On Wednesday, October 15, 2003, at 03:10 PM, Jeremy Zawodny wrote:
> I'd be interested to know if you can get a test running that uses
> either a key_buffer or an innodb_buffer_pool in the 3.5GB range.
Interestingly enough, I can't seem to get MySQL to use more than 2GB of
RAM.
I get errors like this:
*** malloc: vm_allocate(size=2042925056) failed with 3
*** malloc[489]: error: Can't allocate region
I wrote a small C program to test malloc() and see just how much I
could allocate, and I was able to get up to 3.5GB before being cut off
by the OS, which leads me to believe that I should be able to use that
much RAM for MySQL. I just can't seem to get it to do so.
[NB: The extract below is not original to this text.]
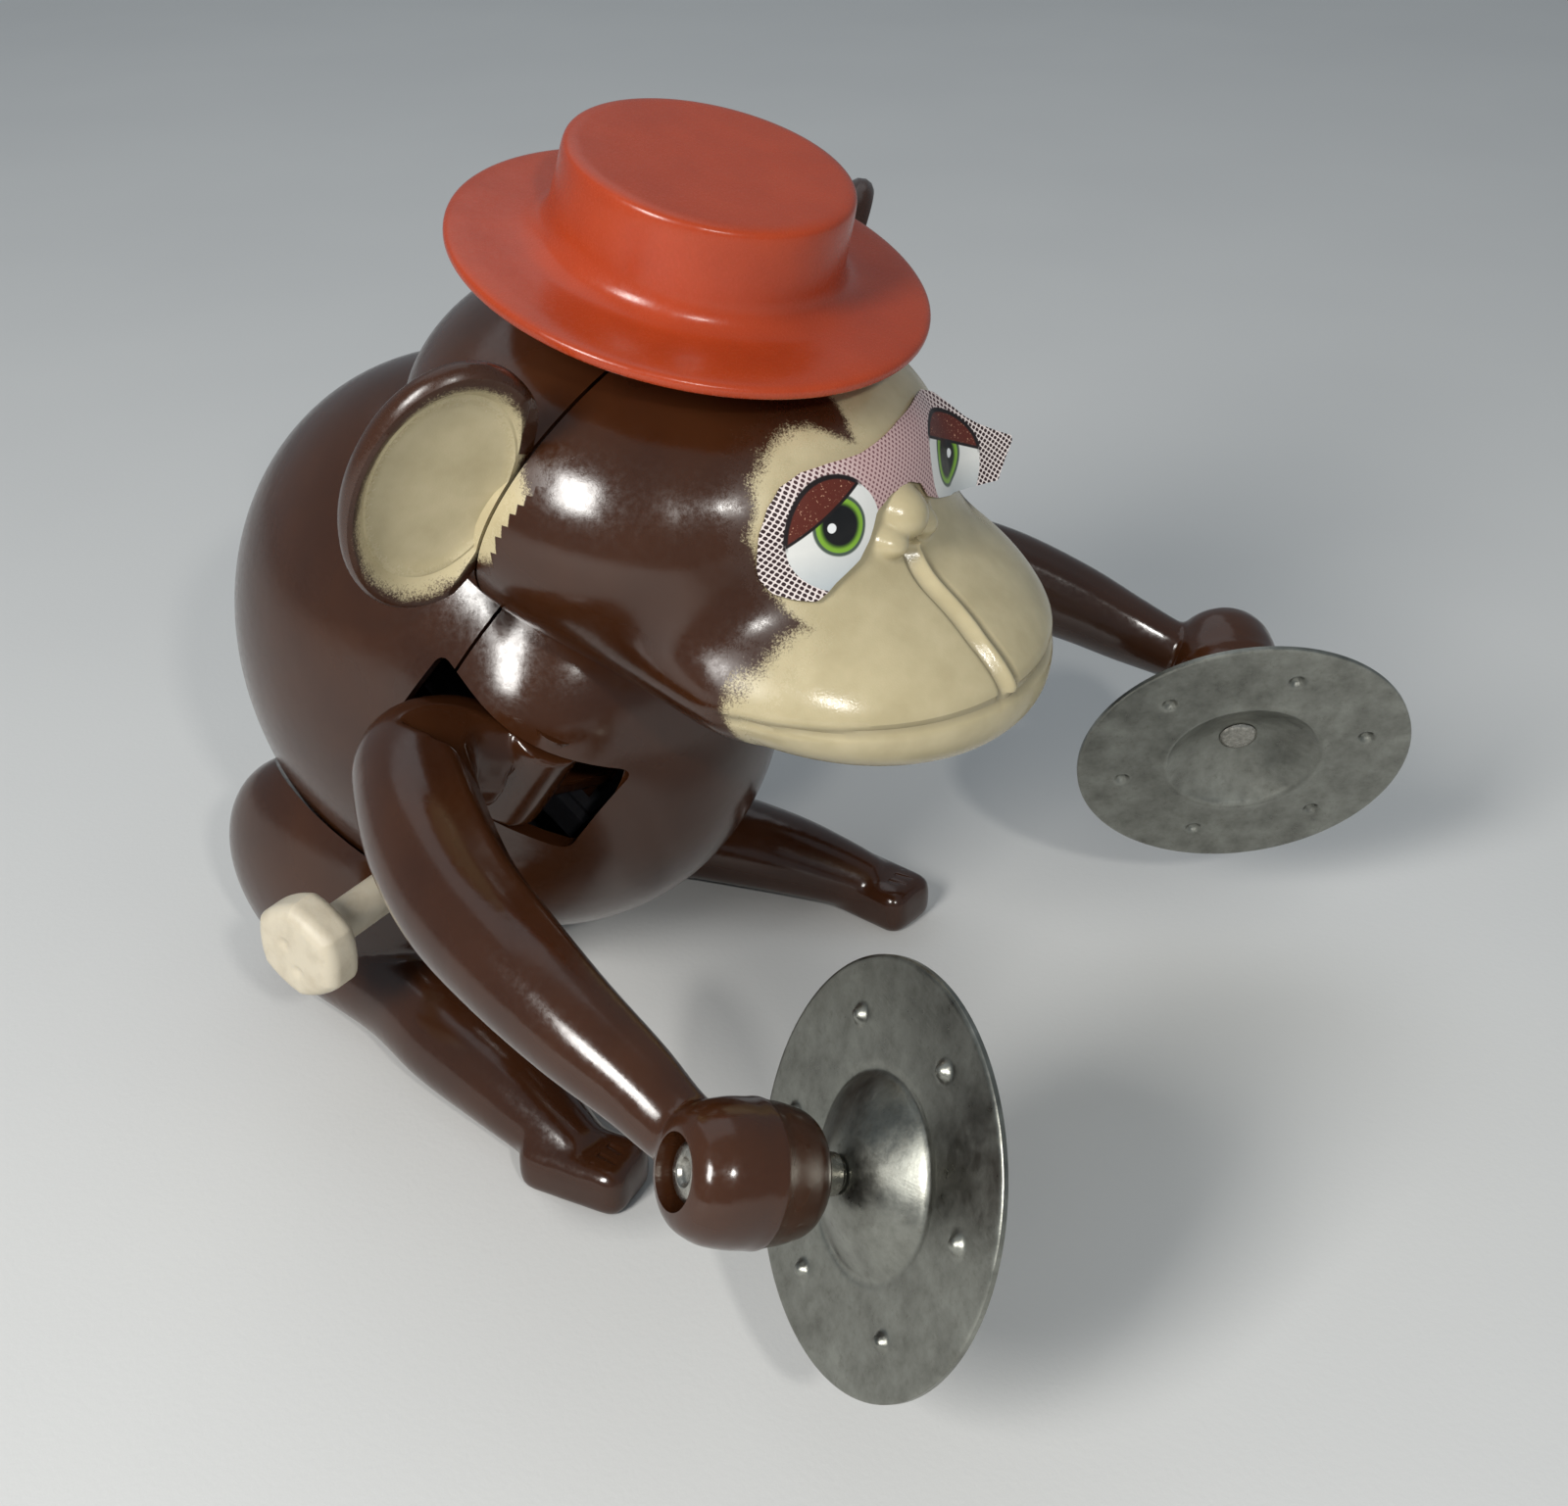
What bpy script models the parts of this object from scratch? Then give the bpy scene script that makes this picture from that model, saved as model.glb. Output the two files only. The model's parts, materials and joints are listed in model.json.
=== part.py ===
"""Wind-up toy monkey that claps two cymbals, in metres, +Z up, facing -Y.

The origin is on the ground under the middle of the toy. The right arm, on the winding side, is at -X.
The arms swing about two parallel axes that lean forwards, so they are drawn in a leaning frame whose
axes are x (across), v (backwards and up) and w (along the arm hinges).
"""

from math import asin, atan2, cos, hypot, pi, radians, sin

import bmesh
import bpy
from mathutils import Matrix, Vector

# --- driving dimensions ------------------------------------------------------------------------

GAP = 0.0003  # between pieces that touch
WELD = 0.0000008  # points closer than this are one
RUNNING = 0.00008  # radial play of a turning fit

SHELL_WALL = 0.0012
SEAM_POINT = (0.0055, 0.055)  # y, z of a point on the parting plane
SEAM_LEAN = radians(25.7)

TORSO_HALF_WIDTH = 0.0207
TORSO_HALF_DEPTH = 0.0267
TORSO_HALF_HEIGHT = 0.0269
TORSO_CENTRE = (0.0222, 0.0338)
TORSO_TILT = radians(3.0)
SHOULDER_CENTRE = (0.0090, 0.0370)
SHOULDER_SEMI = (TORSO_HALF_WIDTH - 0.0012, 0.0120, 0.0120)

HEAD_TILT = radians(15.2)
HEAD_HALF_WIDTH = 0.0220
HEAD_HALF_LENGTH = 0.0218
HEAD_HALF_HEIGHT = 0.0146
HEAD_CENTRE = (0.0026, 0.0568)
MUZZLE_HALF_WIDTH = 0.0187
MUZZLE_HALF_LENGTH = 0.0196
MUZZLE_HALF_HEIGHT = 0.0082
MUZZLE_CENTRE = (-0.0111, 0.0475)
BROW_CENTRE = (-0.0095, 0.0585)
BROW_SEMI = (0.0140, 0.0085, 0.0070)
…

I even tuned
down all of the other configuration options so that MySQL was only
using about 30MB of RAM with a key_buffer of 0MB. Then I bumped up the
key_buffer to 3.5GB: no go, 3GB: no go, 2.75GB: no go, 2.5GB: nope,
2250MB: yes! 'top' reports mysql to be using 255MB at that level.
So, yeah, I can run some benchmarks on that... But I don't see how
useful they'd be since all of the other parameters are tuned way down.
(none are over 8MB) InnoDB benchmarks may be useful since it uses the
buffer to cache records as well as keys.